Cloning around
Former McSweeney's writer abandons humor to write psychological thriller


Kevin Guilfoile wrote his first book in 19 days. It wasn't by choice, but he and writing partner John Warner had less than three weeks to put together 2001's My First Presidentiary, a satirical scrapbook pillorying President George W. Bush's first days in office.
Though contracted by The Modern Humorist website to write it with plenty of lead time, the two had to wait for the Supreme Court to finish its bridge game and decide a winner.
"That was a pretty crazy time," Guilfoile says. "We'd be at FedEx at closing time, scribbling with colored pencils on a page, trying to get one more to the publisher that night. The FedEx guy was there, tapping his foot."
Guilfoile illustrated the book himself, creating such gems as a kid's (i.e., our president's) rendering of an ambulance on a memo about the veep's heart condition. Despite the book's hurried production, Presidentiary spent seven weeks on The Washington Post's best-seller list.
His literary past includes other comic work, such as writing under various aliases for McSweeney's and goofing as one of Dave Eggers's merry pranksters.
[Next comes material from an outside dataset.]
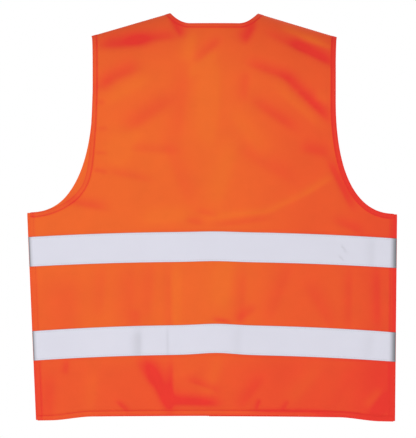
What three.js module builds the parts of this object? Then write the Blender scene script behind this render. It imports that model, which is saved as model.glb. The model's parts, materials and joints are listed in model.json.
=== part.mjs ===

Guilfoile has taken a serious turn with his first novel, the upcoming Cast of Shadows. The thriller's protagonist, Davis Moore, is a doctor who specializes in reproductive cloning. After his 16-year-old daughter is found raped and killed, Moore clones the DNA from the scene so he can look into the murderer's eyes years later.
It's not colored pencils and presidential malapropisms, but Guilfoile insists his new work isn't exactly a quantum leap.
"I think writing is writing, and humor writing is good practice for whatever you go into," he says. "People think humor writing and genre writing are almost opposites, but really in both you're trying to elicit involuntary reactions from the reader."
A native of Cooperstown, New York, Guilfoile pulled the idea from the very same place much of his humor comes from: television. In 2001, he was watching O.J. Simpson prosecutor Christopher Darden on CNN when he hit upon a joke.
"I started thinking it would be darkly funny if [Darden] could have cloned Nicole Simpson's killer," he says, "and then brought the clone out in front of the camera and said, 'Does anybody recognize this 12-year-old boy?' "
Guilfoile spent the next two years on the novel while working for Chicago advertising agency Coudal Partners, writing mornings before work and on weekends. When his wife, Mo, got pregnant, she encouraged him to write full time before the baby was born. So he took three months off and finished Shadows just before his son Max's birth in January 2004.
"I'm actually glad I finishedbefore he was born, because it was easier for me to imagine the anguish of losing a child," he says.
The book begins in the Chicago suburbs, in a fictitious future when human cloning is legal.
Though it has the trademark noir elements—a reporter tracking down a story and private eyes investigating the suspicious behavior of husbands—the book quickly becomes a meditation on the nature of evil.
"At heart, what the book is about is how most, if not all, of our decisions are made with imperfect information," he says. "And each of the characters make these decisions, mostly bad ones, based on what they think is true. There isn't much redemption in the end."
Because the story begins in the present and continues 15 years out, Guilfoile had to tread carefully, slowly changing the world without having Marty McFly cruising around town on a hoverboard.
"I didn't want to be a futurist and have to get into flying cars and stuff like that," he says. "I thought it would be distracting and date the story pretty quickly."
He also needed to find a way to make the Chicago suburbs recognizable but not specific, so he created an intentionally ambiguous Northwood, Illinois.
"I put it on the North Shore because I live in the western suburbs and didn't want any of my neighbors to think I was writing about them," he says.
Although the book hits the stands Tuesday, Guilfoile is already working on his next project. It's a story involving a father with questionable motivations and a Skull and Bones–type secret society, the kind that produced our last two presidential candidates.
Guilfoile is no stranger to mystery and misdirection, and that may be the link between his humor and horror careers. He used to craft funny and bizarre word puzzles for McSweeney's under the name Carlton Doby.
When told readers were wondering what happened to Doby, he replies, "He sold a book."
Cast of Shadows comes out Tuesday 8 from Knopf. $24.95.